BEGIN PROVIDED DATA

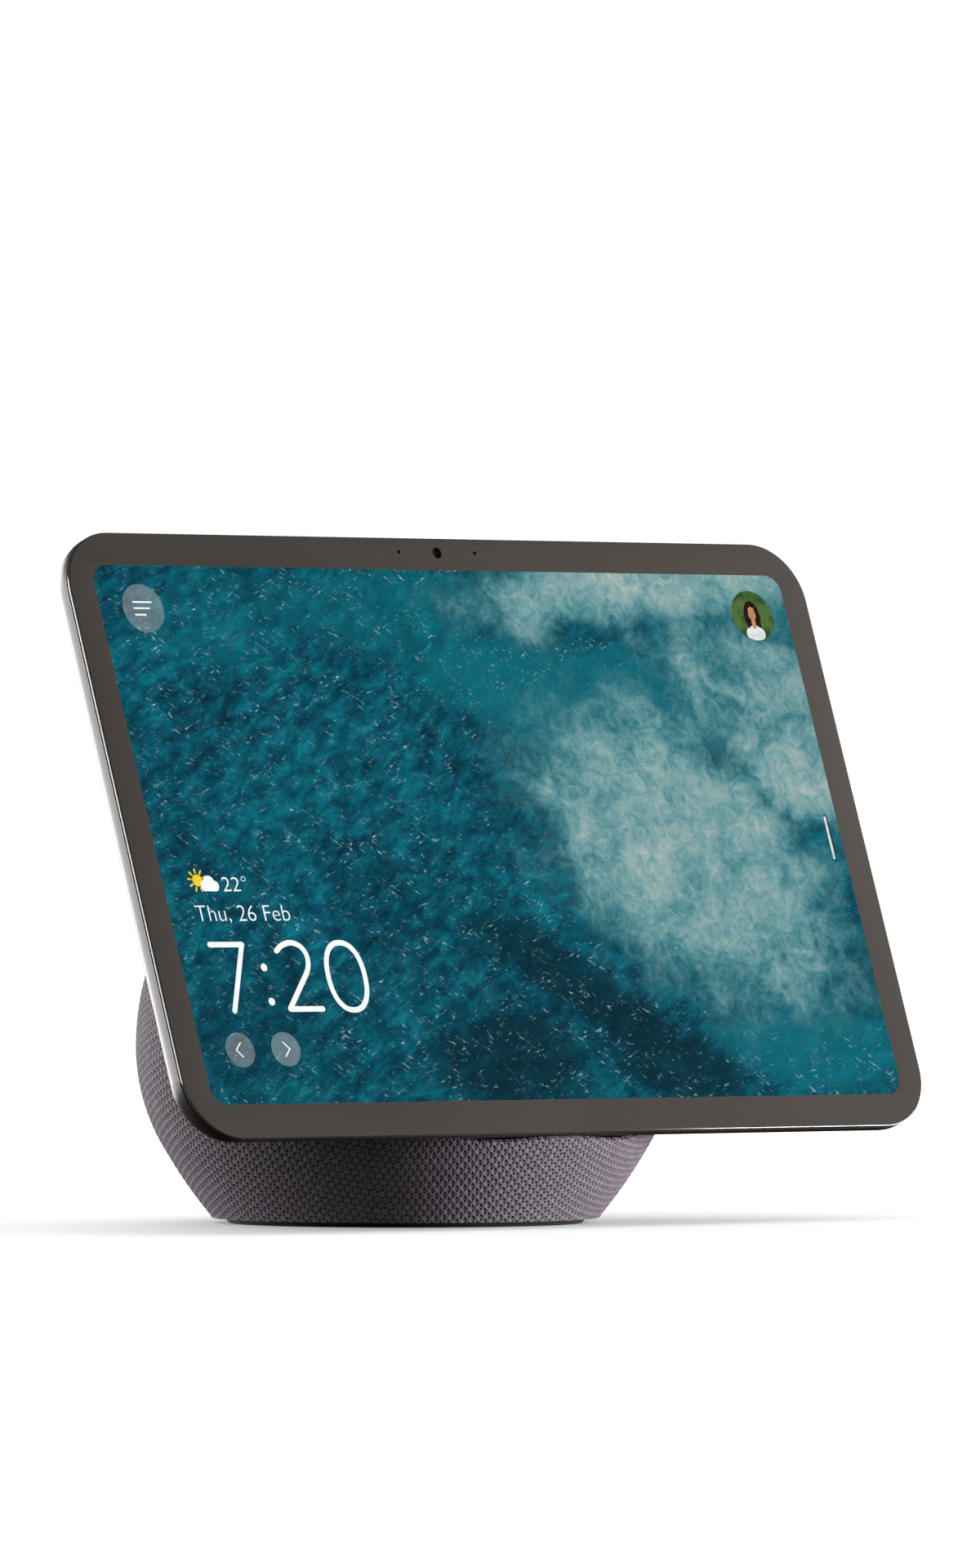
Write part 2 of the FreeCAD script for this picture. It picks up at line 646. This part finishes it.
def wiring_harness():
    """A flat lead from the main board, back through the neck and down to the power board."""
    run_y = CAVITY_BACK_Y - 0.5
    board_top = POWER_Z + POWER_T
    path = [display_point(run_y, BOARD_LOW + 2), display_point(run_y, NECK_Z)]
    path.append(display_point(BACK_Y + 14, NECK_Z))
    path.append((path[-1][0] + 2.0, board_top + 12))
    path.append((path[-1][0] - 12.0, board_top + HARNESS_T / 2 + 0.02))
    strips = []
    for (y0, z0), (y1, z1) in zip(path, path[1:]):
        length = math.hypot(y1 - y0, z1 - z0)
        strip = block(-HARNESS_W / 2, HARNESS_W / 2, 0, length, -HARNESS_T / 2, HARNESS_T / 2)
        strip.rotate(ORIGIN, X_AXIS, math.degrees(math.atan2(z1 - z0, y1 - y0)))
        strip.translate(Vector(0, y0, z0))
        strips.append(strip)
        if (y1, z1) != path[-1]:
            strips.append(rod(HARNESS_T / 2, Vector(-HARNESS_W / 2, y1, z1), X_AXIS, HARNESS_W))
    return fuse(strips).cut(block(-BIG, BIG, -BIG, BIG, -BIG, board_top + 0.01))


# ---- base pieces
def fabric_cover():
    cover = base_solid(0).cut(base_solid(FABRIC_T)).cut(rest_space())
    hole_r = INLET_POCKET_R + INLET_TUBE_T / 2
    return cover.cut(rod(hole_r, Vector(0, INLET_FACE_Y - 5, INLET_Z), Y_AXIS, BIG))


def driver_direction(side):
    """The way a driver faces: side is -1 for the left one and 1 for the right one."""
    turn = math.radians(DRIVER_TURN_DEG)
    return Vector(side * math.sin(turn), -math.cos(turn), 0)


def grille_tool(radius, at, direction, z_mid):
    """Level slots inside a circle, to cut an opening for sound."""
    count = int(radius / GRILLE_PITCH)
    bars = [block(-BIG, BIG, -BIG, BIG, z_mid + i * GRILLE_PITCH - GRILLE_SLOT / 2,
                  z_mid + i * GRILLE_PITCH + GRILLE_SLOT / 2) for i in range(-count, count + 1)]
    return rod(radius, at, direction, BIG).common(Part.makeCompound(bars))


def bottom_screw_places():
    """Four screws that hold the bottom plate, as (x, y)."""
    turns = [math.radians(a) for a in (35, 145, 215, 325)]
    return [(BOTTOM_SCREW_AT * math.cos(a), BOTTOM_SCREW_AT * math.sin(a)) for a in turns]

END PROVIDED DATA

[TASK DIRECTIONS]
Nothing should be left out: repeat all of the data exactly.

[THE SOLUTION]
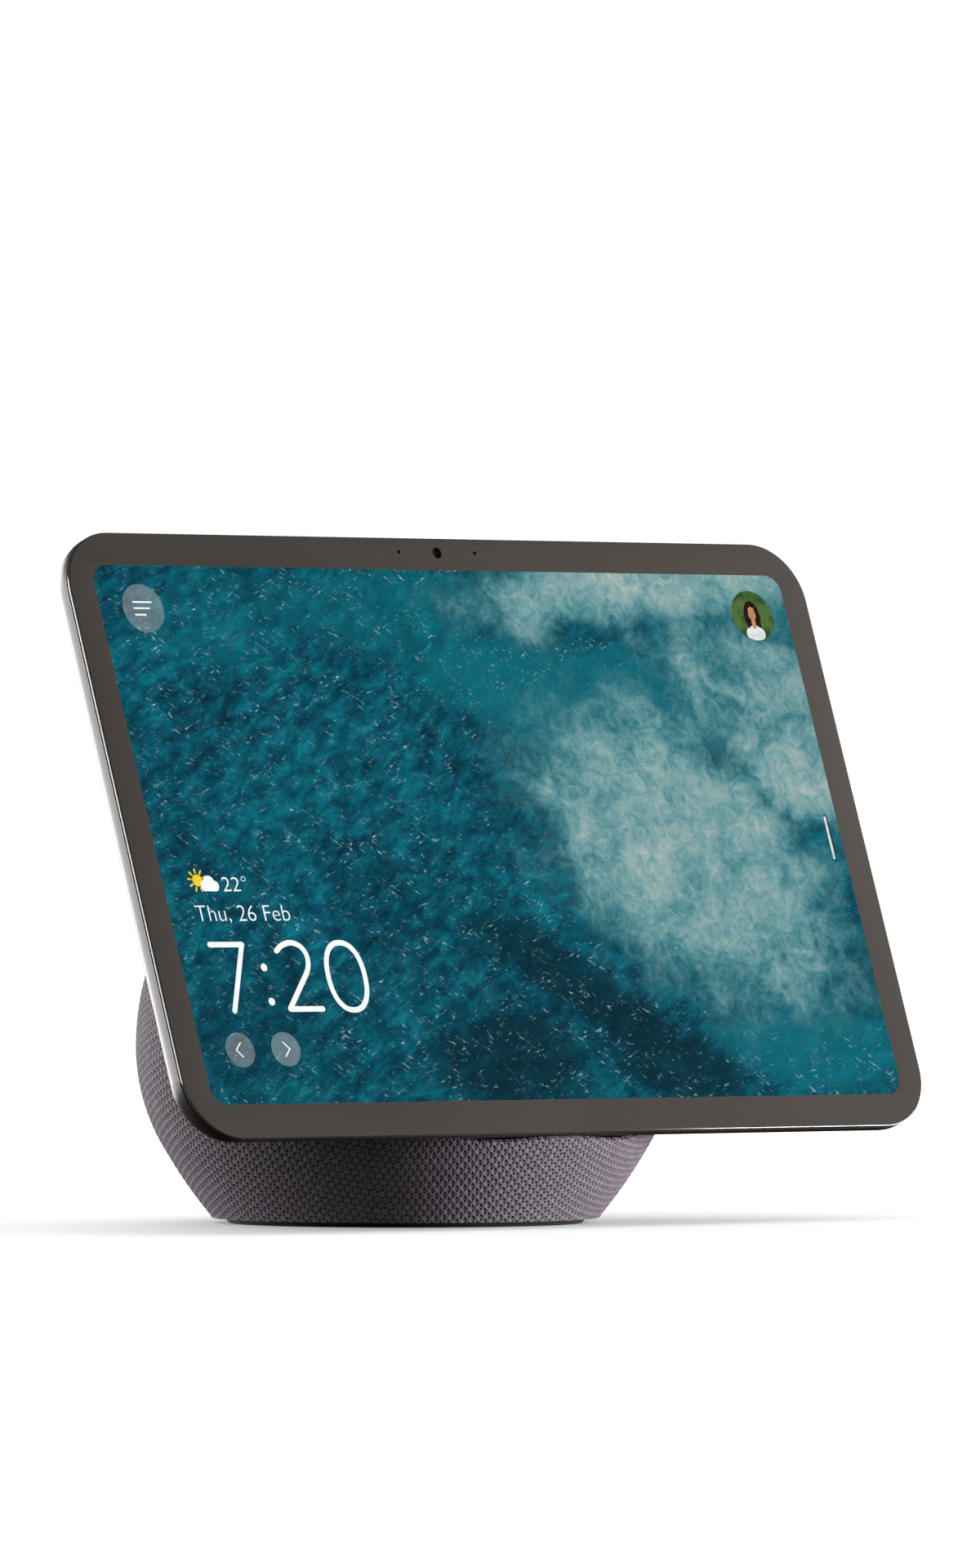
Write part 2 of the FreeCAD script for this picture. It picks up at line 646. This part finishes it.
def wiring_harness():
    """A flat lead from the main board, back through the neck and down to the power board."""
    run_y = CAVITY_BACK_Y - 0.5
    board_top = POWER_Z + POWER_T
    path = [display_point(run_y, BOARD_LOW + 2), display_point(run_y, NECK_Z)]
    path.append(display_point(BACK_Y + 14, NECK_Z))
    path.append((path[-1][0] + 2.0, board_top + 12))
    path.append((path[-1][0] - 12.0, board_top + HARNESS_T / 2 + 0.02))
    strips = []
    for (y0, z0), (y1, z1) in zip(path, path[1:]):
        length = math.hypot(y1 - y0, z1 - z0)
        strip = block(-HARNESS_W / 2, HARNESS_W / 2, 0, length, -HARNESS_T / 2, HARNESS_T / 2)
        strip.rotate(ORIGIN, X_AXIS, math.degrees(math.atan2(z1 - z0, y1 - y0)))
        strip.translate(Vector(0, y0, z0))
        strips.append(strip)
        if (y1, z1) != path[-1]:
            strips.append(rod(HARNESS_T / 2, Vector(-HARNESS_W / 2, y1, z1), X_AXIS, HARNESS_W))
    return fuse(strips).cut(block(-BIG, BIG, -BIG, BIG, -BIG, board_top + 0.01))


# ---- base pieces
def fabric_cover():
    cover = base_solid(0).cut(base_solid(FABRIC_T)).cut(rest_space())
    hole_r = INLET_POCKET_R + INLET_TUBE_T / 2
    return cover.cut(rod(hole_r, Vector(0, INLET_FACE_Y - 5, INLET_Z), Y_AXIS, BIG))


def driver_direction(side):
    """The way a driver faces: side is -1 for the left one and 1 for the right one."""
    turn = math.radians(DRIVER_TURN_DEG)
    return Vector(side * math.sin(turn), -math.cos(turn), 0)


def grille_tool(radius, at, direction, z_mid):
    """Level slots inside a circle, to cut an opening for sound."""
    count = int(radius / GRILLE_PITCH)
    bars = [block(-BIG, BIG, -BIG, BIG, z_mid + i * GRILLE_PITCH - GRILLE_SLOT / 2,
                  z_mid + i * GRILLE_PITCH + GRILLE_SLOT / 2) for i in range(-count, count + 1)]
    return rod(radius, at, direction, BIG).common(Part.makeCompound(bars))


def bottom_screw_places():
    """Four screws that hold the bottom plate, as (x, y)."""
    turns = [math.radians(a) for a in (35, 145, 215, 325)]
    return [(BOTTOM_SCREW_AT * math.cos(a), BOTTOM_SCREW_AT * math.sin(a)) for a in turns]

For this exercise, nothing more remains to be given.